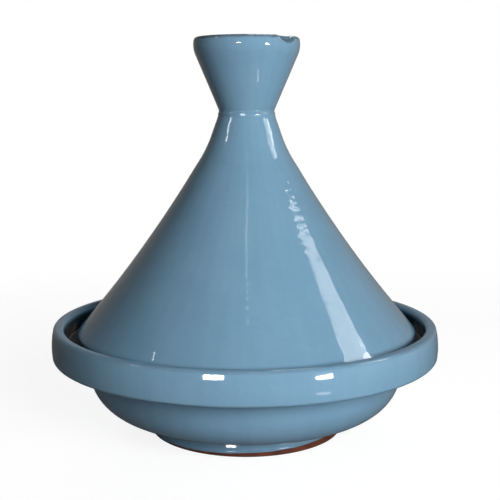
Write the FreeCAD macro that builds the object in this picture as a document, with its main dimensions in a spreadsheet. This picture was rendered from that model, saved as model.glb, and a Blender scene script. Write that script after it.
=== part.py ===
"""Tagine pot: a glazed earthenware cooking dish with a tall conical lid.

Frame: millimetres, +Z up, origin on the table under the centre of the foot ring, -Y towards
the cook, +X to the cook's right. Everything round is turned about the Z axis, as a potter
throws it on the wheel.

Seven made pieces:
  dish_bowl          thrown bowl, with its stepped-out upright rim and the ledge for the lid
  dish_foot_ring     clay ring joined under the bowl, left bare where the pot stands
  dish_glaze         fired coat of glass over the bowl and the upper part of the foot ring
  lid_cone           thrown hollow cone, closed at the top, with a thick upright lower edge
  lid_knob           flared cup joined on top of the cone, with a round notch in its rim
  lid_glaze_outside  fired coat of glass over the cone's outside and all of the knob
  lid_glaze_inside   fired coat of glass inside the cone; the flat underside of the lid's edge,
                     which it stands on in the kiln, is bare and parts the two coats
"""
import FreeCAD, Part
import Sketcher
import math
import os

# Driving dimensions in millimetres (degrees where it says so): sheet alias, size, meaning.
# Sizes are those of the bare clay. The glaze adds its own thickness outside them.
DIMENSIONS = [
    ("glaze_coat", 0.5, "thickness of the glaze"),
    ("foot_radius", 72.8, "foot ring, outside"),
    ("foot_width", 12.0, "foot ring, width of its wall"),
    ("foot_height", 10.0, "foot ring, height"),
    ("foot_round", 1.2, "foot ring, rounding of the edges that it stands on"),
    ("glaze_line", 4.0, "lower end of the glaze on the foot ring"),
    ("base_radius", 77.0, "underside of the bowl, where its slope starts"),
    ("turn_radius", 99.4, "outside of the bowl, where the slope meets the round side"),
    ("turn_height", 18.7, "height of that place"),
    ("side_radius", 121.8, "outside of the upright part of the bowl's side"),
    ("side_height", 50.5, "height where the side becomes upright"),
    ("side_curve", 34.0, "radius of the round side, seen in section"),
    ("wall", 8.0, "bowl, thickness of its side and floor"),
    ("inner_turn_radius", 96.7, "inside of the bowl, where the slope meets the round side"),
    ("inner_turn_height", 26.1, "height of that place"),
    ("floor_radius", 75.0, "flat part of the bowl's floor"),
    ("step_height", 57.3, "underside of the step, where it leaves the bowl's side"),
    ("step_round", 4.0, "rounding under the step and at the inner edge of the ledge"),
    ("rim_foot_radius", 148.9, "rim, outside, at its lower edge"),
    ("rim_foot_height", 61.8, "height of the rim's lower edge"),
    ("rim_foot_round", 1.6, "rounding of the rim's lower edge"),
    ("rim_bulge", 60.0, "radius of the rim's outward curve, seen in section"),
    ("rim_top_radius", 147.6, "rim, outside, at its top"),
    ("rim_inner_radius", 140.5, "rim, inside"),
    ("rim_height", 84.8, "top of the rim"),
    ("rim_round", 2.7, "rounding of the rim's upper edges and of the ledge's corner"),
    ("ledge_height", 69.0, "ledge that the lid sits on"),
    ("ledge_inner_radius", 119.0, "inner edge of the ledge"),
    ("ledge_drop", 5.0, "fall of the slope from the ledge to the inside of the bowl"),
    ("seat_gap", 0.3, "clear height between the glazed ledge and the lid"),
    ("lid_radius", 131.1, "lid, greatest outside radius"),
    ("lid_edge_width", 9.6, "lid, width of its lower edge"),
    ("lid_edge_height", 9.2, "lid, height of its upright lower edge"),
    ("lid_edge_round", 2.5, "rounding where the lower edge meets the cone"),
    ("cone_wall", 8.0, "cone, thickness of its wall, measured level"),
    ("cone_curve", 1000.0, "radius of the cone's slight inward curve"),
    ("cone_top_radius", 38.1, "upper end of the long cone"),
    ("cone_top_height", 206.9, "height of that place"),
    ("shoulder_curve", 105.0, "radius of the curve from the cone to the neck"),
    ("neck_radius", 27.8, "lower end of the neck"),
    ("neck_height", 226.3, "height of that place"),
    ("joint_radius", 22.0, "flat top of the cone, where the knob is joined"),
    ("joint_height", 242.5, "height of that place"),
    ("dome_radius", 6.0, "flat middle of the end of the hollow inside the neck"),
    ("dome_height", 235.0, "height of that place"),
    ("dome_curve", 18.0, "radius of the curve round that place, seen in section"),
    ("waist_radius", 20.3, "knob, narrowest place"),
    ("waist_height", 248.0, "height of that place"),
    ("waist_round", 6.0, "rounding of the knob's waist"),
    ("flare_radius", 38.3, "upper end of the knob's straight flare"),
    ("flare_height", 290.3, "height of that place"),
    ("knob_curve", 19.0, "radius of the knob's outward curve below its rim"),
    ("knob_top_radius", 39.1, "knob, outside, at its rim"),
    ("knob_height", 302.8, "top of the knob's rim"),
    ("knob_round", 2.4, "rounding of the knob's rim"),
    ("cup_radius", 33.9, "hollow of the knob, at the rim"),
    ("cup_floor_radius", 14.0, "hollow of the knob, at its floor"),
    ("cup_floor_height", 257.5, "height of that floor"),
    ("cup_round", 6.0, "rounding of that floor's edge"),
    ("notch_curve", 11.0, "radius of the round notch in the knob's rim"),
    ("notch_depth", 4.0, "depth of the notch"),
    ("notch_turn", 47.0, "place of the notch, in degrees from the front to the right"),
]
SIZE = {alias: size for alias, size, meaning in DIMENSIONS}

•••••

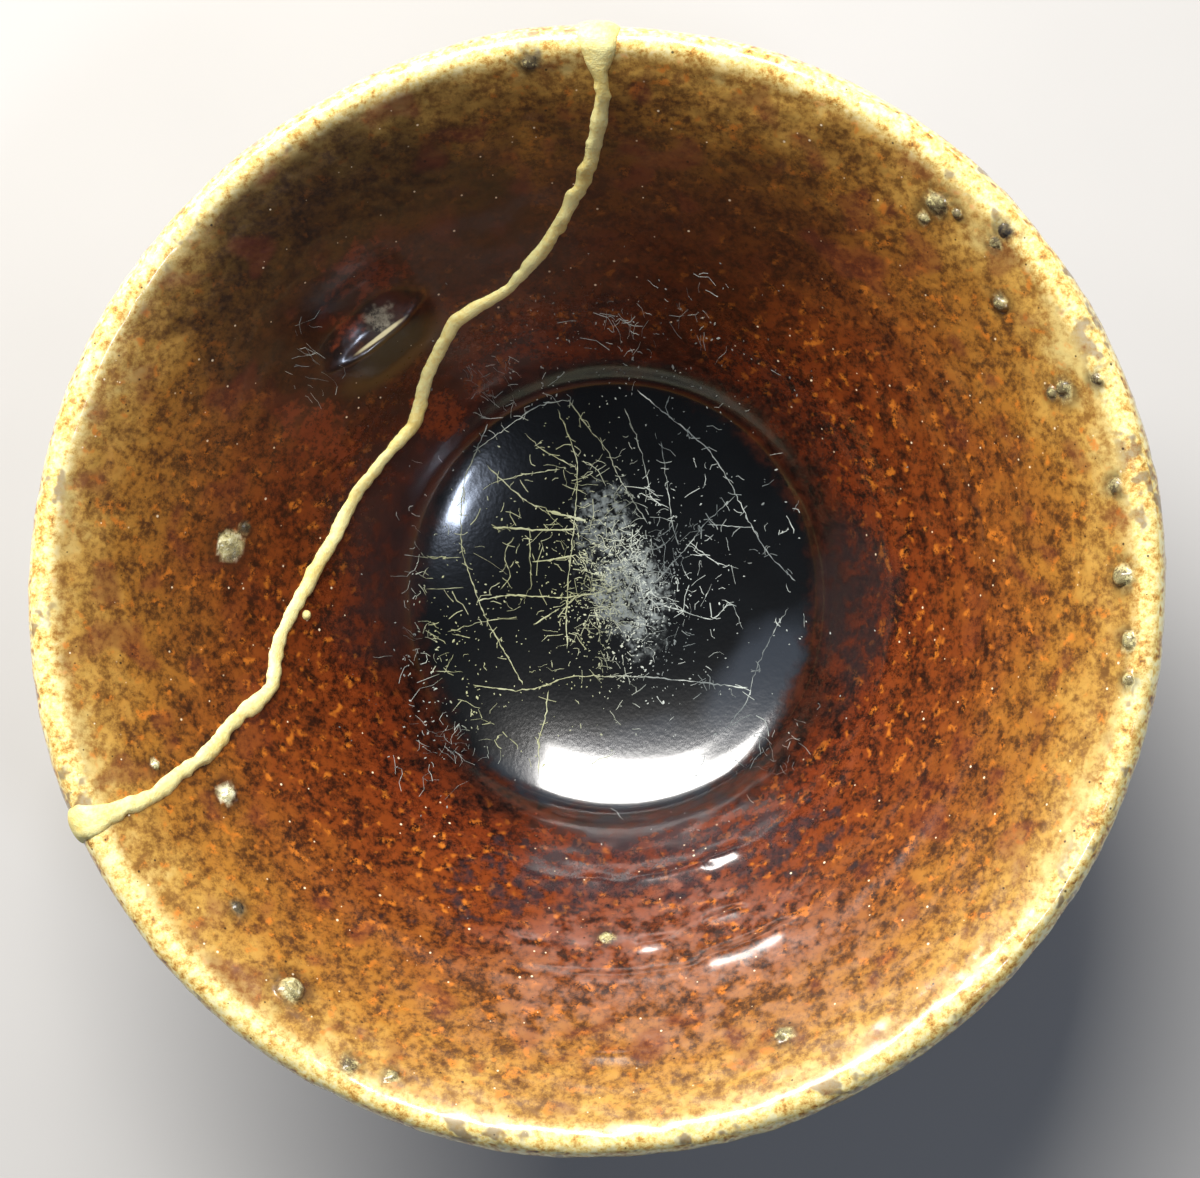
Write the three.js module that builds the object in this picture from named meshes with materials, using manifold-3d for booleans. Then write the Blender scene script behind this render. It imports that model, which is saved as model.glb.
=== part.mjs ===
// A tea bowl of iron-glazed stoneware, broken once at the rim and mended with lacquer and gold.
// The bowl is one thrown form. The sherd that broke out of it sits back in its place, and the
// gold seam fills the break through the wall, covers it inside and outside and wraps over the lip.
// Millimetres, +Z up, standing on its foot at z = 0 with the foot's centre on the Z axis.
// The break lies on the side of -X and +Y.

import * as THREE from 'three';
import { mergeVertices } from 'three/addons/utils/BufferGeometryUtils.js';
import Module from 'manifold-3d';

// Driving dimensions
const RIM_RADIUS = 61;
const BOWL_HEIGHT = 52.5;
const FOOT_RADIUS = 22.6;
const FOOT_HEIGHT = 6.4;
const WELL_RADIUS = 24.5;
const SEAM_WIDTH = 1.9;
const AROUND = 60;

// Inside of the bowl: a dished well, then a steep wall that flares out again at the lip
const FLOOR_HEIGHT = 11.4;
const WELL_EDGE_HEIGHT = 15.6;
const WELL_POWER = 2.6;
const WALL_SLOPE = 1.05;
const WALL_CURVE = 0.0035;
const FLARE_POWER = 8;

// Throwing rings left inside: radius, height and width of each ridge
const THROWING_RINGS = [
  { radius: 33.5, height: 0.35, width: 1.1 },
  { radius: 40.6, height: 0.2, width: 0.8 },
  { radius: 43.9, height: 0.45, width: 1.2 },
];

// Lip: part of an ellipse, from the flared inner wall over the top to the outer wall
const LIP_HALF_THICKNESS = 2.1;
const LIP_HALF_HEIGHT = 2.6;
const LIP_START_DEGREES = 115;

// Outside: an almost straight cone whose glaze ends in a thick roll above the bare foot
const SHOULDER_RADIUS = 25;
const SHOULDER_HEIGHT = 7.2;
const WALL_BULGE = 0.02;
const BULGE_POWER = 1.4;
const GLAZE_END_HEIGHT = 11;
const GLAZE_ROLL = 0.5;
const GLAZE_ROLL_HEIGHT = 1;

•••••

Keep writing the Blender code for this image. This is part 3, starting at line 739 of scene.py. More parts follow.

•••••

Exercise »
Repeat word for word the lines from the line containing "Write the FreeCAD" to the line containing "tall conical lid.", both lines included; nothing else should appear.

Result for this exercise »
Write the FreeCAD macro that builds the object in this picture as a document, with its main dimensions in a spreadsheet. This picture was rendered from that model, saved as model.glb, and a Blender scene script. Write that script after it.
=== part.py ===
"""Tagine pot: a glazed earthenware cooking dish with a tall conical lid.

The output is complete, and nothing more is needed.